Dom Prosper Gueranger:
This incident which happened on the morning of our Lord’s Resurrection has been reserved by the Church for today’s liturgy because it again brings Saint Peter before our notice. This is the last day of the neophytes assisting at the holy Sacrifice in their white garments. After this there will be nothing to distinguish them exteriorly from the rest of the faithful. It is important, therefore, to give them a clear idea of the foundation of the Church — a foundation without which the Church could not exist, and upon which they must rest if they would persevere in the faith in which they have been baptised. They cannot obtain salvation unless they keep their faith inviolate. Now they alone have this firm and pure faith, who are docile to the teachings of Peter, and recognise him as the Rock on which our Lord has built His Church. In the episode related in our Gospel we are taught by an Apostle what respect and deference are due to him, whom Christ appointed to feed both lamb and sheep, that is, the whole flock.

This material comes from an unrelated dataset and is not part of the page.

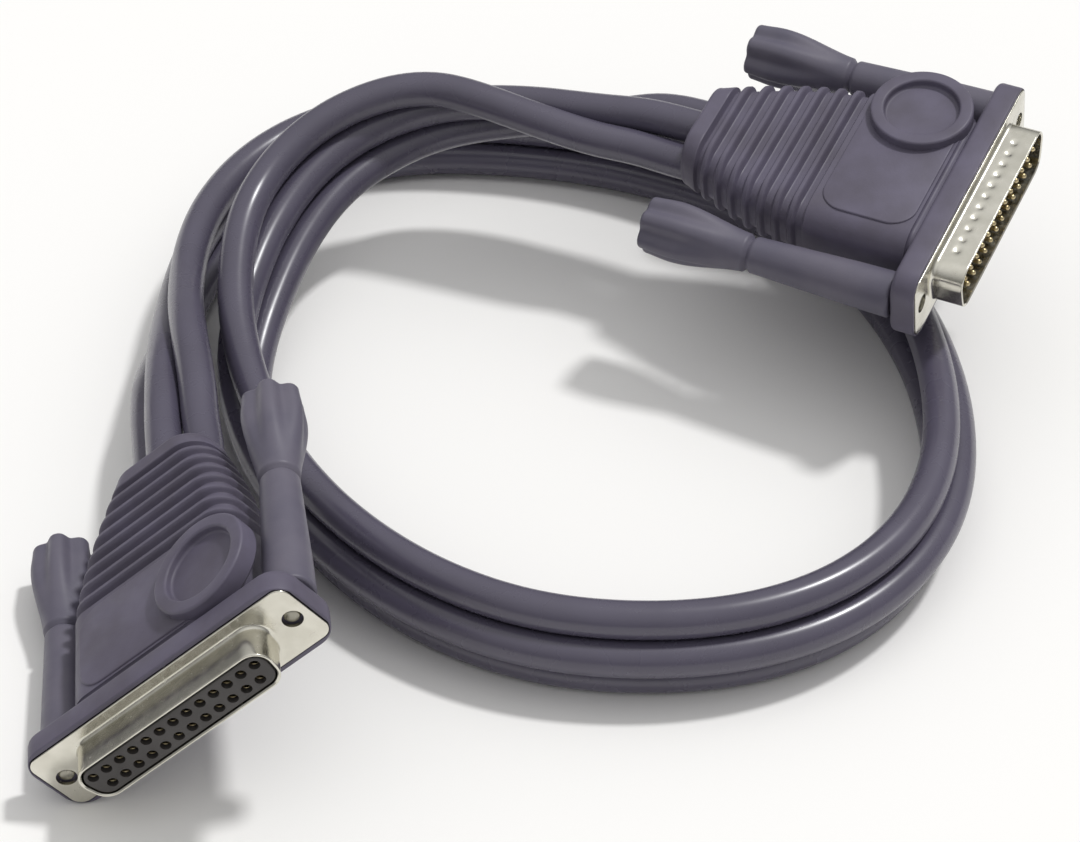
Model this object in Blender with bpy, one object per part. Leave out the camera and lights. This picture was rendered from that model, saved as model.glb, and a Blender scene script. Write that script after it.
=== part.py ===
# A short cable of three round cords with a moulded 25-way plug on one end and a moulded
# 25-way socket on the other, lying in one loose loop.
# Lengths are in metres and angles in degrees. Each connector is modelled in a frame of its
# own: X along the width of the D, Y back towards the cords, Z out of the side with the disc,
# with Y = 0 on the front of the metal flange.
import math

import bmesh
import bpy
import numpy as np
from mathutils import Matrix

# Clearances
GAP = 0.0003
PIN_CLEARANCE = 0.00015

# Insulators and contacts
INSULATOR_BACK = 0.0035
SOCKET_FACE_INSET = 0.0002
CONTACT_PITCH = 0.00277
ROW_SPACING = 0.00284
LONG_ROW = 13
SHORT_ROW = 12
ROW_LENGTH = (LONG_ROW - 1) * CONTACT_PITCH
PIN_RADIUS = 0.00051
PIN_INSET = 0.0003
PIN_BACK = 0.0037
PIN_TIP_FLAT = 0.2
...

Peter and John run together to the sepulchre. John, the younger of the two, arrives there before Peter. He looks in, but does not enter. What means this humble reserve of the disciple who was so specially beloved of Jesus? For whom does he wait? He waits for him, whom the Master has placed over all, and who is to act as their Head. Peter, at length, comes to the sepulchre. He goes in. H examines the holy place and then, John also enters. It is John himself who writes this, and gives us the admirable instruction embodied in what he relates. Yes, it is for Peter to lead the way, and judge and decide as Master. It is the Christian’s duty to follow him, to listen to his teachings, to honour and obey him. How can we have any difficulty in doing this, when we see an Apostle, and such an Apostle, behaving thus to Peter, and this, too, at a time when Peter had received the promise only of the keys of the Kingdom of Heaven, which were not really given to him until some days after?